General Musnier was entrusted with this expedition ; he assembled under his command a battalion of the 5th light infantry, another of the 64th , a third of the 115th of the line, and part of the garrison of Jaca. With these forces he attacked the position of San-Juan de la Pena on three sides at once, on the 26th of August. It was carried after a sharp resistance; the garrison was killed or taken prisoners, and every part of the convent which presented any means of defense, was either set on fire or destroyed. After this operation, general Musnier proceeded with one column to the vallies of Echo and Anso, whilst colonel Plicque penetrated with the remainder of his troops into the valley of Roncal. Renovales kept all those mountains in a state of insurrection, and fomented the movements which perpetually alarmed that portion of the frontiers. The vallies were subdued, disarmed, and punished ; that of Roncal capitulated after a rather obstinate defense. The general-in-chief left two battalions there for some time, as a detached corps, in order to secure the return of the corn and cattle which were required of the inhabitants for the support of the army.

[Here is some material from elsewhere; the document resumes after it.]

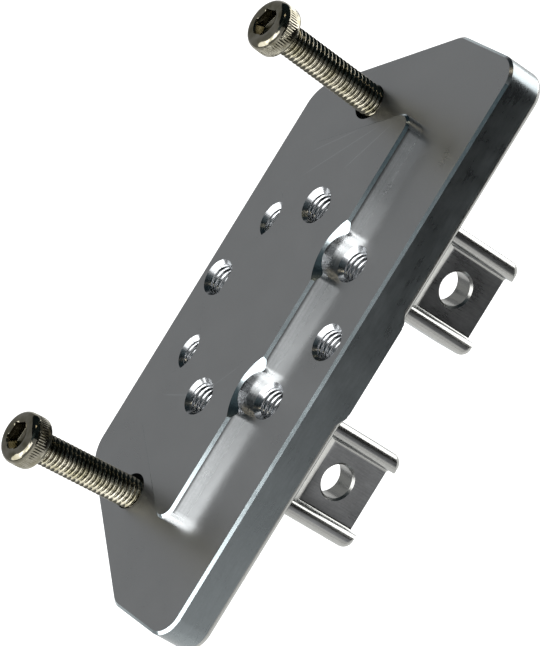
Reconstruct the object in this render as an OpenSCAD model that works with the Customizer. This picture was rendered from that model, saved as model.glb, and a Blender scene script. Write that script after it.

He gave directions at the same time, not only that the church of San-Juan de la Pena should be preserved, but that a fund should be specially set apart for the preservation and service of the tombs of the kings of Arragon. He thought it right to evince that mark of respect for an object held in veneration by the people of Arragon ; and the esteem they bore him in return, shewed their gratitude for his endeavours to prevent, after a victory, those dilapidations which the chances of war render almost unavoidable.